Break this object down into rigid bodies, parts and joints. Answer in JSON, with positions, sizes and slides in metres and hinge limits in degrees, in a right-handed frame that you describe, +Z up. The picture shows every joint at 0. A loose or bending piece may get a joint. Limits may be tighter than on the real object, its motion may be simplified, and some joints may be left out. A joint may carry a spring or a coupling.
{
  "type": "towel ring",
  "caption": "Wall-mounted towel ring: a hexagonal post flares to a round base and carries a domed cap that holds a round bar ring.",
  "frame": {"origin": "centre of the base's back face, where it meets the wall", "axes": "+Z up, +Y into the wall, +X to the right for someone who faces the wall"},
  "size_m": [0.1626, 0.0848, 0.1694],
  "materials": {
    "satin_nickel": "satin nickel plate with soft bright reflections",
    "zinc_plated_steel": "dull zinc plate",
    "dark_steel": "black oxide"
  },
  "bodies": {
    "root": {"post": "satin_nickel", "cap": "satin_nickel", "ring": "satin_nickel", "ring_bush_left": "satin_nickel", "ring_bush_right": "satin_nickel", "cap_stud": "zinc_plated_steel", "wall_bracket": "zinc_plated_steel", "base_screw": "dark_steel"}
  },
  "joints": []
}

# # # # #

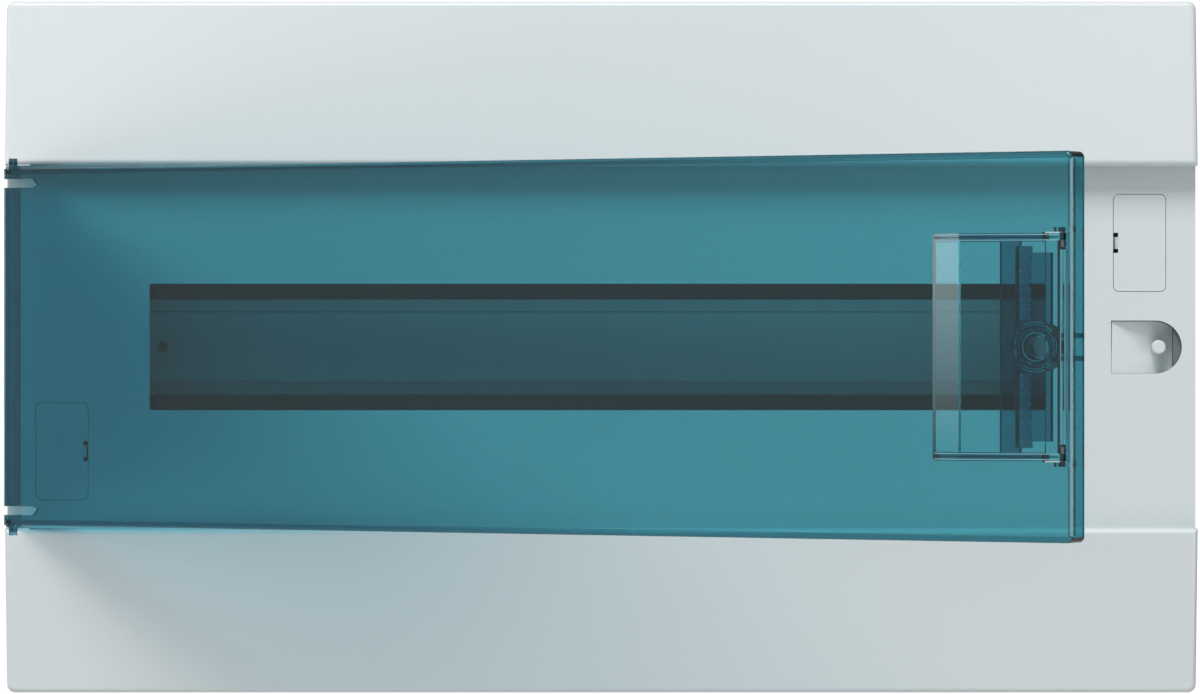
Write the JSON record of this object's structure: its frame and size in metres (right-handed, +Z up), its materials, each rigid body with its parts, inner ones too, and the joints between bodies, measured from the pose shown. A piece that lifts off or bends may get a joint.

# # # # #

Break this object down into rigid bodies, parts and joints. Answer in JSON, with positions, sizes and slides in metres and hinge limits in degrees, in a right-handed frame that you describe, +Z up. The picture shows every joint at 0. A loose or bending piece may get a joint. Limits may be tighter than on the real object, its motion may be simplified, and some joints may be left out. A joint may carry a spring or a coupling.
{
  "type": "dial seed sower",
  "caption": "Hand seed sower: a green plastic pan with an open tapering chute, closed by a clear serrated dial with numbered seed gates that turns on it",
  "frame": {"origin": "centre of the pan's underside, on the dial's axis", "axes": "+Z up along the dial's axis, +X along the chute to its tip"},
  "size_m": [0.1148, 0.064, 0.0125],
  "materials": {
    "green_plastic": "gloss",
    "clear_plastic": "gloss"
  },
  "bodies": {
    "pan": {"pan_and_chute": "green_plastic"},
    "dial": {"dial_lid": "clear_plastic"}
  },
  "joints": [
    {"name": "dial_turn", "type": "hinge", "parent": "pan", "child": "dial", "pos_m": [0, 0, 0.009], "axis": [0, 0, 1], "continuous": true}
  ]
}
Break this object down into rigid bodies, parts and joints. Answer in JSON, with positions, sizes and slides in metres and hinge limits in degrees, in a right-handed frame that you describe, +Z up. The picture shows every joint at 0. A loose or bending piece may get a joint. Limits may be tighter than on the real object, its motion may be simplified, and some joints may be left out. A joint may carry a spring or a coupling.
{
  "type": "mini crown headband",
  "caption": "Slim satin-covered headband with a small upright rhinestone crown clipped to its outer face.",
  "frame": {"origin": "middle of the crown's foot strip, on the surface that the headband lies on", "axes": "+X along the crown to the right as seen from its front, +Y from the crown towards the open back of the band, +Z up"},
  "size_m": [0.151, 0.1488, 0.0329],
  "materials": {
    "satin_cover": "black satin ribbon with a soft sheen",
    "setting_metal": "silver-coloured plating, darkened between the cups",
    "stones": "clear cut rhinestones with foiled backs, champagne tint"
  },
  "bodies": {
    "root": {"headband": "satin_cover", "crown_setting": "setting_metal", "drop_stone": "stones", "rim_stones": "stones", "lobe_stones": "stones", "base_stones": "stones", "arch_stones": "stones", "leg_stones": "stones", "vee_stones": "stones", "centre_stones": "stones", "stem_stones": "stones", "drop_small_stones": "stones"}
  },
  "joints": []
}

# # # # #

Report all lines of the data that include the word "between".

Write the JSON record of this object's structure: its frame and size in metres (right-handed, +Z up), its materials, each rigid body with its parts, inner ones too, and the joints between bodies, measured from the pose shown. A piece that lifts off or bends may get a joint.
    "setting_metal": "silver-coloured plating, darkened between the cups",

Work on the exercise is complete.